Sometimes you read something from Kotaku and it might make sense. I think what is said in that piece is pretty standard stuff, but I wouldn’t have framed it in the context of School Days. I’m probably too deep in this VN crap to have that objective view. By “objective” I mean people who would play Mass Effect or Bioshock or KOTOR 2. Which by that I mean normal people. Which is not objective at all but simply goes to show how far in the deep end I am in.
Catherine is perhaps the better example. Briefly, the game is about a man and his long-time GF, and the dude’s bad luck running into a hot girl who really, uh, challenges his beliefs and dedication to his GF. Of course, his GF doesn’t quite help with that, nor does the nightmare-ish Q*bert gameplay with some King-Kong-sized infant phantasm chasing after you with a fork. Catherine is a better example about making amoral choices because the impulses to cheat or just “follow your instincts” is presented front and center and the choices you make in that game are very much framed in that context. In School Days, well, you could drone towards the normal or good endings without realizing what you are missing. But the interesting thing about that game is that when you do make that amoral choice, things spirals out like a pretty flower and that’s why it is so fun, even if it ends catastrophically on board That Nice Boat.
I think that’s the basic concept we have to understand before I go to the next point. Got it?
Morals are important things, as far as presenting them ethically and in a way that is not going to offend everyone who will play your game or read your novel. Or at least if you do offend them, make it into a troll so they’ll hate themselves for being offended. Because truth is, morals are not exactly black and white. There are large swaths of well-defined areas where it seems that way, but like everything in nature, things change when you examine the edge cases. That well is a well creators of narratives have gone to time and time again, since the dawn of civilization.
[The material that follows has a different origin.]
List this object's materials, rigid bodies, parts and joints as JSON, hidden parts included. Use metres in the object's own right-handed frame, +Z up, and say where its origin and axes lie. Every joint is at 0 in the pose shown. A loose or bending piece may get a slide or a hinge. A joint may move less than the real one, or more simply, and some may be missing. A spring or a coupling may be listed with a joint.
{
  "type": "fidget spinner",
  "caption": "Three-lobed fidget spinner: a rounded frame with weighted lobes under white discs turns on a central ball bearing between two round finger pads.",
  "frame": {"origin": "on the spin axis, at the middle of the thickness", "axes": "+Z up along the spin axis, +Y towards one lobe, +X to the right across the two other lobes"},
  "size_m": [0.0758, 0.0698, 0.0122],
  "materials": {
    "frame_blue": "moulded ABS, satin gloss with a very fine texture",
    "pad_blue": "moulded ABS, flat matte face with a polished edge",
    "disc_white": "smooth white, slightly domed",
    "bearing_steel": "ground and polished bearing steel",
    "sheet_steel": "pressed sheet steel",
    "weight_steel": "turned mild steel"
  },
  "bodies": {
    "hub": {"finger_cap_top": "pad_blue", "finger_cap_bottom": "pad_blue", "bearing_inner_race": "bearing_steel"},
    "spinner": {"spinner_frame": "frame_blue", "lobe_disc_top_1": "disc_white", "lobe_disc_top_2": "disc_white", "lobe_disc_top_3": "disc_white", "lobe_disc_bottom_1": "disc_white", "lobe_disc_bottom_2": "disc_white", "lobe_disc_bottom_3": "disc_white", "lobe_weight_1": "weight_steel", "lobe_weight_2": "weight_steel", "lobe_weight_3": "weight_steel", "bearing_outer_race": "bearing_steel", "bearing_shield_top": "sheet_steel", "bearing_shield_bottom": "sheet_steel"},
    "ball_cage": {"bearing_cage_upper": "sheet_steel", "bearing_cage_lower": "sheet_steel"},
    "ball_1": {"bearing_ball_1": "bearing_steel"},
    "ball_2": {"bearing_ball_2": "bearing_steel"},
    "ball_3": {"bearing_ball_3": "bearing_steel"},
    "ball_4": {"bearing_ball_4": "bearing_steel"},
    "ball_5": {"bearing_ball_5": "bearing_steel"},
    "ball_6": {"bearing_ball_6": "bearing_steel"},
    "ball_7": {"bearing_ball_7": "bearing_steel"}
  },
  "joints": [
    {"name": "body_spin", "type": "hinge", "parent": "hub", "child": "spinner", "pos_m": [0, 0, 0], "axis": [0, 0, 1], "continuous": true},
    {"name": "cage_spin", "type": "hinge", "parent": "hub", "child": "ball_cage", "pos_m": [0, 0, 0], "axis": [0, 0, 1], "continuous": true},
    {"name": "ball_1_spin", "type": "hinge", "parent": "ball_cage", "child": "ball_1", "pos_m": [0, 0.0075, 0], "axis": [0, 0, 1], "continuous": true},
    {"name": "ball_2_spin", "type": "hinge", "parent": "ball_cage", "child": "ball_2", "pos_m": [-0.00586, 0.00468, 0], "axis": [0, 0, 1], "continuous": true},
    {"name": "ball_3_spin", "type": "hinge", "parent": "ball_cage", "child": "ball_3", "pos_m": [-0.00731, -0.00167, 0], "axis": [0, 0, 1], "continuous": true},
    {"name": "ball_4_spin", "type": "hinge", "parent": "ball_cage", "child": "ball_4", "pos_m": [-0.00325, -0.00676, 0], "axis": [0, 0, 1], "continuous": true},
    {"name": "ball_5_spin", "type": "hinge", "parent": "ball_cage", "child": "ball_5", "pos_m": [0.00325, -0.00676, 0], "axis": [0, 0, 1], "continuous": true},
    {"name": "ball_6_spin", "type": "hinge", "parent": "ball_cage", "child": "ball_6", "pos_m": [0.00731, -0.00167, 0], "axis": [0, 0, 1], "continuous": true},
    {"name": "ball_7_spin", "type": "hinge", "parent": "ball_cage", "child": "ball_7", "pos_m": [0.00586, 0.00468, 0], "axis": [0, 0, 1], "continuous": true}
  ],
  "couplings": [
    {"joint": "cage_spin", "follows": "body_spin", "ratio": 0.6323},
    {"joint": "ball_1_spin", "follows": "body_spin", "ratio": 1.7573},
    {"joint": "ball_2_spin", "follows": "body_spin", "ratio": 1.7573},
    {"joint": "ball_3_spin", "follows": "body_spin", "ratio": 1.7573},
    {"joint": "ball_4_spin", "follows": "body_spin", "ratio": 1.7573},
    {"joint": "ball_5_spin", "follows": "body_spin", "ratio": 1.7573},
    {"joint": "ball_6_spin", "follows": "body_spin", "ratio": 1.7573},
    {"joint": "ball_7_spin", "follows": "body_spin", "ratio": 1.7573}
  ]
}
So when Canvas 2 anime ends with Elis instead of the same-age, childhood friend Kiri, I thought that was a great way to allow the narrative to cross into an amoral boundary but do so in a way where it’s actually exciting, even satisfying. The story had time to develop and challenge these notions about Elis’s status as a person and in relationship with Hiroki. Similarly there’s a lesson to be learned coming from Kiri’s perspective. To spell it out more clearly, the game gives you routes with Kiri and some of the students at the school Hiroki teaching at, making you crossing at least one line for every route other than Kiri’s (boundary #1). Elis is Hiroki’s biological cousin (though I’m not sure to which degree) (boundary #2). Lastly, Elis has been under Hiroki’s cared since her parents’ tragic accident years ago and you start the game treating her like a little sister (boundary #3).
By the way, Elis is the “primary” character in the franchise too. It’s kind of a “hard” sell.
I guess it’s safe to say that I enjoyed that route “choice” a lot. Choice in quotes, because I didn’t have any. I didn’t even care what happened to the couple at the very end, but when the moment of truth came to Hiroki it was all sorts of awesome in my mind. It’s definitely controversial in a lot of ways, but I think it’s exactly how to make your story stand out where many others walk that beaten path. Some credit is due with how the anime framed their relationships as well, that it became something somewhat tragic but also something much more emotionally satisfying.
What’s also interesting is that I came to the franchise from the anime, which means I viewed Hiroki as a fully-functional character and not some kind of insert-here-potato-kun (even if he was one). It was hard for me to root for any one pairing because they were all kind of icky, and it seems that Hiroki just didn’t like Kiri that way, even if the two ended up going out for a brief period. (That was bonus: 4th boundary!)
Maybe it was easier for me to enjoy the ending to Canvas 2 because I didn’t see myself making the choice Hiroki did, as often such eroge adaptations invite that first-person look. Maybe it was more about being able to explore the possibility of amoral decision making that made the show somewhat more enjoyable, as I previously laid it out. Whatever it was, it sure took me a very long time to verbalize it.